→ **INSTRUCTION**
Work out how many lines of the listing hold "bodies", then state only that count.
# # #
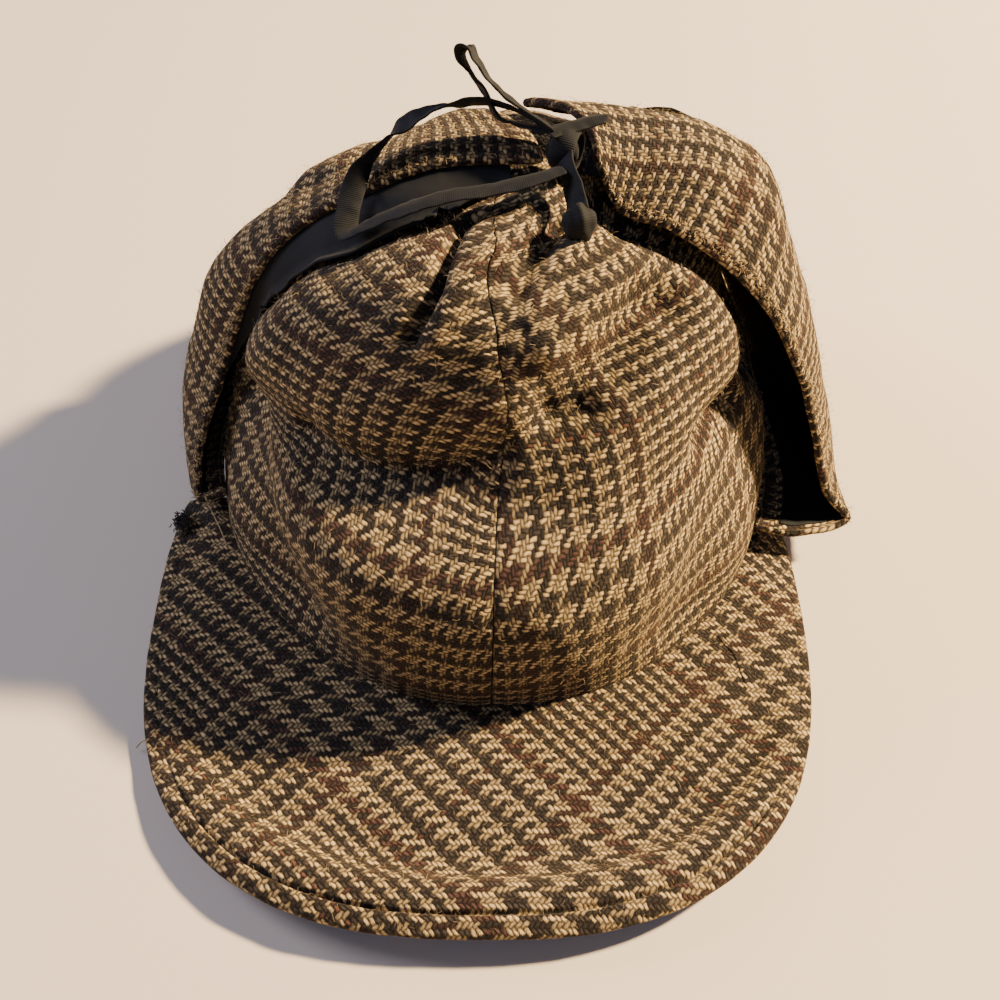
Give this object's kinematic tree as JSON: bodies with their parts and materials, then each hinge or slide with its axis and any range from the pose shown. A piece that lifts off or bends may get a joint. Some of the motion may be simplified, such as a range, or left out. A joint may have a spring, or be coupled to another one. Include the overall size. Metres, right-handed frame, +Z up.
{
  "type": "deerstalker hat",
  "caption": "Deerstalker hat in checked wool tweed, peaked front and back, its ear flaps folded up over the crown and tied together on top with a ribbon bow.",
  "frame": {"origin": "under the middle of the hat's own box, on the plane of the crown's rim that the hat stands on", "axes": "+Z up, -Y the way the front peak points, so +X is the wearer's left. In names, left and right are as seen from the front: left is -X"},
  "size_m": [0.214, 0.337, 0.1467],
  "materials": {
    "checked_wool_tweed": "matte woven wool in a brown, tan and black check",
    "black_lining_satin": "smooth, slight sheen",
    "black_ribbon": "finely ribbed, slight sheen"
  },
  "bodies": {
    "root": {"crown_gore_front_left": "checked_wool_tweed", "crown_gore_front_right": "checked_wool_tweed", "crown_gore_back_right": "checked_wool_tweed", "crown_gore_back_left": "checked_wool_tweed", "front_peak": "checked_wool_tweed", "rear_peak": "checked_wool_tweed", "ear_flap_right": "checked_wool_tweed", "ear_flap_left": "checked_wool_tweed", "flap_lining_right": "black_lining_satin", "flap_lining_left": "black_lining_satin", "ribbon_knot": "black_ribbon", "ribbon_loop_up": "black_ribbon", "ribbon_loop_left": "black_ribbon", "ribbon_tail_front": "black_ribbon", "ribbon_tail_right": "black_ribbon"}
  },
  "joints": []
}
# # #
→ **WRITTEN REPLY**
2